Material provided »

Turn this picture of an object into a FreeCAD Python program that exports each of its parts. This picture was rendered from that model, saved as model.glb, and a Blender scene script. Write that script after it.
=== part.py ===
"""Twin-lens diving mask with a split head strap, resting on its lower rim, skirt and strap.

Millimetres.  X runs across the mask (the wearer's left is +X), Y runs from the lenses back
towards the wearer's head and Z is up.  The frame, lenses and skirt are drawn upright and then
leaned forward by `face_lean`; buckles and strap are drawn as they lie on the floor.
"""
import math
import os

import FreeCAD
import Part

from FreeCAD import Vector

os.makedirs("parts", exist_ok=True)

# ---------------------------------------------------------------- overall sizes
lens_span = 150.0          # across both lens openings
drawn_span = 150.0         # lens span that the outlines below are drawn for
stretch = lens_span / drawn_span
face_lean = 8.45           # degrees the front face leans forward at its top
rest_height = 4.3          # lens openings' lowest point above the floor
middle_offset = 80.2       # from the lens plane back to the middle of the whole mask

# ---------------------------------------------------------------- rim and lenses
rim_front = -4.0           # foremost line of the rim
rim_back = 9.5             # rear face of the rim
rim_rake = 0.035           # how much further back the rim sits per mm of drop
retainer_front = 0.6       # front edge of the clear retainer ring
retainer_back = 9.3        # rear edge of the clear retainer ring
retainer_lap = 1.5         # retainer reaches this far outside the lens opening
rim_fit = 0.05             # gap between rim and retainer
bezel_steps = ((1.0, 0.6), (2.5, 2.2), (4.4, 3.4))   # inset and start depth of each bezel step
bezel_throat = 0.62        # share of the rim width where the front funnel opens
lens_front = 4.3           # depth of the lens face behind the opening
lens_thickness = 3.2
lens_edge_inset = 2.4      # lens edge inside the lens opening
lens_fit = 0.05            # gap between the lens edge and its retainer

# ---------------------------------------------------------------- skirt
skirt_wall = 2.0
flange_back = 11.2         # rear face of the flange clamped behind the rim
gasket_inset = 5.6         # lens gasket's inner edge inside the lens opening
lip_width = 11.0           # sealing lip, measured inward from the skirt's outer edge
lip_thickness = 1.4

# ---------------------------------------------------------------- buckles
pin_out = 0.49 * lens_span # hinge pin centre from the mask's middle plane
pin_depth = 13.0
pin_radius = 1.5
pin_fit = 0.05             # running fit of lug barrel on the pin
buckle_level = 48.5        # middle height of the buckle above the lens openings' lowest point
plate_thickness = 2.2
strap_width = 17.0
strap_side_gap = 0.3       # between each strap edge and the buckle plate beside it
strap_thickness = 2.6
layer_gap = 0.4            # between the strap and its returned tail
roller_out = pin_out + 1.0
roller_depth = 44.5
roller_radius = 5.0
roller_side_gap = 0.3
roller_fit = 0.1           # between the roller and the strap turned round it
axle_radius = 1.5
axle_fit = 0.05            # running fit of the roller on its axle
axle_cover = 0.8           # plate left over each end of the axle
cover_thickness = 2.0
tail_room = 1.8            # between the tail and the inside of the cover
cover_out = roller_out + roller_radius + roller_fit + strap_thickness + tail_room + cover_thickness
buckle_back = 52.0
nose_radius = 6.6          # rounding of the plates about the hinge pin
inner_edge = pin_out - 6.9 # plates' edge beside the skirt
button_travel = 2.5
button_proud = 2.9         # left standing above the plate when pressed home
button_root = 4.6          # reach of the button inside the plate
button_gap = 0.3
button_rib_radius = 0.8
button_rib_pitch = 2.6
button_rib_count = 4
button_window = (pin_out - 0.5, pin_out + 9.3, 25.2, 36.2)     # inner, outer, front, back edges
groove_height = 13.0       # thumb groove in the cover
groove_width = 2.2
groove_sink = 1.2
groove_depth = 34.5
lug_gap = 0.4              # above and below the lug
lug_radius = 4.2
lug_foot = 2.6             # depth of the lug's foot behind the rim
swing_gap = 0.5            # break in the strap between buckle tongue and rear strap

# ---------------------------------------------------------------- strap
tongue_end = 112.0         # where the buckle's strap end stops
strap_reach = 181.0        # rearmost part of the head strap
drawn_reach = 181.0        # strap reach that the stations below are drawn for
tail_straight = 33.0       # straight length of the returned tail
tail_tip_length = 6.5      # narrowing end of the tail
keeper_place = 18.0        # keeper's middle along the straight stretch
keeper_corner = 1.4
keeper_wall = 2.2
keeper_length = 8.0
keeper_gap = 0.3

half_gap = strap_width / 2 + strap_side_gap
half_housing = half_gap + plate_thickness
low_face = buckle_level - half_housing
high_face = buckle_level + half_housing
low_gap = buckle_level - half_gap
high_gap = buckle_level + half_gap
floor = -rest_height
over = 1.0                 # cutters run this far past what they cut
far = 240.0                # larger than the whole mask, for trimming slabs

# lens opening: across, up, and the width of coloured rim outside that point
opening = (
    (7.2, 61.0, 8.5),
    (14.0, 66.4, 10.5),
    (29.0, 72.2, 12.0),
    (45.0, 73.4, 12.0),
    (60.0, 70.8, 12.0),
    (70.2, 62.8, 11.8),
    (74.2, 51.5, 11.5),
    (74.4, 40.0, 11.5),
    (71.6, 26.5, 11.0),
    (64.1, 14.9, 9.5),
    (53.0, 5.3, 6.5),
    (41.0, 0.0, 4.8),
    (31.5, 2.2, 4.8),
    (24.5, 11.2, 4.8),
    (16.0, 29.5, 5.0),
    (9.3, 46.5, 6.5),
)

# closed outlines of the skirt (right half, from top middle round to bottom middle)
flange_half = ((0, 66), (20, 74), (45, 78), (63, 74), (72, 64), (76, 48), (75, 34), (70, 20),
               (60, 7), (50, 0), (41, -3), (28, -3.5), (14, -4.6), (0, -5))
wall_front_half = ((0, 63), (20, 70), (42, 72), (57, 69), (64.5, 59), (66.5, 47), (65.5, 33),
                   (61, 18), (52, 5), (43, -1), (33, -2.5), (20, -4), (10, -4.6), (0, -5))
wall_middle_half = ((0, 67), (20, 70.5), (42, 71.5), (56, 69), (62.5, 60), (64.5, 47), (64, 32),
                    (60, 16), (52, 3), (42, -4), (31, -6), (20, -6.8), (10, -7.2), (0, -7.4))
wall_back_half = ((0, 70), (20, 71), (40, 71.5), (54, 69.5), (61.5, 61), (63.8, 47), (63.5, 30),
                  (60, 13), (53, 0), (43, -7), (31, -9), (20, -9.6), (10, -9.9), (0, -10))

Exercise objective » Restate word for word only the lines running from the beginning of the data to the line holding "middle_offset = 80.2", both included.

Correct answer »
Turn this picture of an object into a FreeCAD Python program that exports each of its parts. This picture was rendered from that model, saved as model.glb, and a Blender scene script. Write that script after it.
=== part.py ===
"""Twin-lens diving mask with a split head strap, resting on its lower rim, skirt and strap.

Millimetres.  X runs across the mask (the wearer's left is +X), Y runs from the lenses back
towards the wearer's head and Z is up.  The frame, lenses and skirt are drawn upright and then
leaned forward by `face_lean`; buckles and strap are drawn as they lie on the floor.
"""
import math
import os

import FreeCAD
import Part

from FreeCAD import Vector

os.makedirs("parts", exist_ok=True)

# ---------------------------------------------------------------- overall sizes
lens_span = 150.0          # across both lens openings
drawn_span = 150.0         # lens span that the outlines below are drawn for
stretch = lens_span / drawn_span
face_lean = 8.45           # degrees the front face leans forward at its top
rest_height = 4.3          # lens openings' lowest point above the floor
middle_offset = 80.2       # from the lens plane back to the middle of the whole mask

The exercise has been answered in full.